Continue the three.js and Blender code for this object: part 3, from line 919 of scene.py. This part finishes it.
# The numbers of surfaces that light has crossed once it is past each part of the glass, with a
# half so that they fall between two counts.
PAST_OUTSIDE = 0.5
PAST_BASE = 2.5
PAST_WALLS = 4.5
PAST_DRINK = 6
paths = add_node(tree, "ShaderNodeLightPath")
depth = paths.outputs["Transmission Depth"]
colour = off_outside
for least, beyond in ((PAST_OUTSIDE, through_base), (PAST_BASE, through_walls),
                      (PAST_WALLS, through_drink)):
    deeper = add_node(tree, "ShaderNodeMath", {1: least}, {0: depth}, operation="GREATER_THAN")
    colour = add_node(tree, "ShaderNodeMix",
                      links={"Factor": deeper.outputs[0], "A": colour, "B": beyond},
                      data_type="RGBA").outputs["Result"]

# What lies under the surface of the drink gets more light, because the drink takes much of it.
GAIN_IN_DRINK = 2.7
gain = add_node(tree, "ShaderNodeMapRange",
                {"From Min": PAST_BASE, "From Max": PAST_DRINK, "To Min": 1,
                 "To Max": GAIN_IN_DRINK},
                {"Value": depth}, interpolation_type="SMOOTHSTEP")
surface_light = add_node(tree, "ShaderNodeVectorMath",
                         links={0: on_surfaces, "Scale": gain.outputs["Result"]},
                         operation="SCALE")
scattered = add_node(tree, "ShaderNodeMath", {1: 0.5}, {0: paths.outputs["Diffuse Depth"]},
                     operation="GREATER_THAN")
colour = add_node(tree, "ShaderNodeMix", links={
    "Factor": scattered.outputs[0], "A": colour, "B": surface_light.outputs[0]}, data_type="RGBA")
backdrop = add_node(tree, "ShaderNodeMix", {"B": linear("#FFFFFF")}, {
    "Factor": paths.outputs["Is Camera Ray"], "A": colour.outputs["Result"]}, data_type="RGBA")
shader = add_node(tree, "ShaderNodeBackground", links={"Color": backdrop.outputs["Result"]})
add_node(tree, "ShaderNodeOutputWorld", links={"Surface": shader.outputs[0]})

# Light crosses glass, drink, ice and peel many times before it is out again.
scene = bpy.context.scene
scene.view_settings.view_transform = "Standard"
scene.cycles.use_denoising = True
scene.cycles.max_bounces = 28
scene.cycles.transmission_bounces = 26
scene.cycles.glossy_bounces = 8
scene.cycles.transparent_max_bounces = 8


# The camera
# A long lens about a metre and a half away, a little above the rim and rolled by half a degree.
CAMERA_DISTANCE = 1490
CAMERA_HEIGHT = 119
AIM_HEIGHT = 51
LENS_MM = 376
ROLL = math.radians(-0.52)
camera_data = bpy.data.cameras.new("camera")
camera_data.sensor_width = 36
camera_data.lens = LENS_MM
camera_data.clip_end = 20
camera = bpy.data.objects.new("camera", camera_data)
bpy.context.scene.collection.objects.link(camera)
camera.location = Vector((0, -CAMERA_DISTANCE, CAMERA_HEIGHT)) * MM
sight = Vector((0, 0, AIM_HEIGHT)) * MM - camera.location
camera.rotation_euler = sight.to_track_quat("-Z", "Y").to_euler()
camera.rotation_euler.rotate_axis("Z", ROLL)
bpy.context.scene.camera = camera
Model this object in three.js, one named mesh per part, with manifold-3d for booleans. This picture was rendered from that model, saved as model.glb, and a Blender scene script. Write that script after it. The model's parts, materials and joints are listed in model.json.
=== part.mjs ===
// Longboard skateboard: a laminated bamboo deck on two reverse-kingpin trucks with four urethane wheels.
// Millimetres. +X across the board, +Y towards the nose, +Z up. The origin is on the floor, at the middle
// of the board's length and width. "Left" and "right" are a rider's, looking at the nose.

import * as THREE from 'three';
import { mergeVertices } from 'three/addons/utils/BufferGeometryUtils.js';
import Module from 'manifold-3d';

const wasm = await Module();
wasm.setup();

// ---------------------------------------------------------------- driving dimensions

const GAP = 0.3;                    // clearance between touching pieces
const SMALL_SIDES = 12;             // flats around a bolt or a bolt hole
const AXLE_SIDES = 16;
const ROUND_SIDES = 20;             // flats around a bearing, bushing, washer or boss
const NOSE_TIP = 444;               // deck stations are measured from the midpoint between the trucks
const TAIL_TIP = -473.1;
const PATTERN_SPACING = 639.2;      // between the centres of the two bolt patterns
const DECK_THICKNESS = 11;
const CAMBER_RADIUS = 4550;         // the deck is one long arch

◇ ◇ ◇

### What is needed
Type out the entries again, word for word.

### Final answer
Continue the three.js and Blender code for this object: part 3, from line 919 of scene.py. This part finishes it.
# The numbers of surfaces that light has crossed once it is past each part of the glass, with a
# half so that they fall between two counts.
PAST_OUTSIDE = 0.5
PAST_BASE = 2.5
PAST_WALLS = 4.5
PAST_DRINK = 6
paths = add_node(tree, "ShaderNodeLightPath")
depth = paths.outputs["Transmission Depth"]
colour = off_outside
for least, beyond in ((PAST_OUTSIDE, through_base), (PAST_BASE, through_walls),
                      (PAST_WALLS, through_drink)):
    deeper = add_node(tree, "ShaderNodeMath", {1: least}, {0: depth}, operation="GREATER_THAN")
    colour = add_node(tree, "ShaderNodeMix",
                      links={"Factor": deeper.outputs[0], "A": colour, "B": beyond},
                      data_type="RGBA").outputs["Result"]

# What lies under the surface of the drink gets more light, because the drink takes much of it.
GAIN_IN_DRINK = 2.7
gain = add_node(tree, "ShaderNodeMapRange",
                {"From Min": PAST_BASE, "From Max": PAST_DRINK, "To Min": 1,
                 "To Max": GAIN_IN_DRINK},
                {"Value": depth}, interpolation_type="SMOOTHSTEP")
surface_light = add_node(tree, "ShaderNodeVectorMath",
                         links={0: on_surfaces, "Scale": gain.outputs["Result"]},
                         operation="SCALE")
scattered = add_node(tree, "ShaderNodeMath", {1: 0.5}, {0: paths.outputs["Diffuse Depth"]},
                     operation="GREATER_THAN")
colour = add_node(tree, "ShaderNodeMix", links={
    "Factor": scattered.outputs[0], "A": colour, "B": surface_light.outputs[0]}, data_type="RGBA")
backdrop = add_node(tree, "ShaderNodeMix", {"B": linear("#FFFFFF")}, {
    "Factor": paths.outputs["Is Camera Ray"], "A": colour.outputs["Result"]}, data_type="RGBA")
shader = add_node(tree, "ShaderNodeBackground", links={"Color": backdrop.outputs["Result"]})
add_node(tree, "ShaderNodeOutputWorld", links={"Surface": shader.outputs[0]})

# Light crosses glass, drink, ice and peel many times before it is out again.
scene = bpy.context.scene
scene.view_settings.view_transform = "Standard"
scene.cycles.use_denoising = True
scene.cycles.max_bounces = 28
scene.cycles.transmission_bounces = 26
scene.cycles.glossy_bounces = 8
scene.cycles.transparent_max_bounces = 8


# The camera
# A long lens about a metre and a half away, a little above the rim and rolled by half a degree.
CAMERA_DISTANCE = 1490
CAMERA_HEIGHT = 119
AIM_HEIGHT = 51
LENS_MM = 376
ROLL = math.radians(-0.52)
camera_data = bpy.data.cameras.new("camera")
camera_data.sensor_width = 36
camera_data.lens = LENS_MM
camera_data.clip_end = 20
camera = bpy.data.objects.new("camera", camera_data)
bpy.context.scene.collection.objects.link(camera)
camera.location = Vector((0, -CAMERA_DISTANCE, CAMERA_HEIGHT)) * MM
sight = Vector((0, 0, AIM_HEIGHT)) * MM - camera.location
camera.rotation_euler = sight.to_track_quat("-Z", "Y").to_euler()
camera.rotation_euler.rotate_axis("Z", ROLL)
bpy.context.scene.camera = camera
Model this object in three.js, one named mesh per part, with manifold-3d for booleans. This picture was rendered from that model, saved as model.glb, and a Blender scene script. Write that script after it. The model's parts, materials and joints are listed in model.json.
=== part.mjs ===
// Longboard skateboard: a laminated bamboo deck on two reverse-kingpin trucks with four urethane wheels.
// Millimetres. +X across the board, +Y towards the nose, +Z up. The origin is on the floor, at the middle
// of the board's length and width. "Left" and "right" are a rider's, looking at the nose.

import * as THREE from 'three';
import { mergeVertices } from 'three/addons/utils/BufferGeometryUtils.js';
import Module from 'manifold-3d';

const wasm = await Module();
wasm.setup();

// ---------------------------------------------------------------- driving dimensions

const GAP = 0.3;                    // clearance between touching pieces
const SMALL_SIDES = 12;             // flats around a bolt or a bolt hole
const AXLE_SIDES = 16;
const ROUND_SIDES = 20;             // flats around a bearing, bushing, washer or boss
const NOSE_TIP = 444;               // deck stations are measured from the midpoint between the trucks
const TAIL_TIP = -473.1;
const PATTERN_SPACING = 639.2;      // between the centres of the two bolt patterns
const DECK_THICKNESS = 11;
const CAMBER_RADIUS = 4550;         // the deck is one long arch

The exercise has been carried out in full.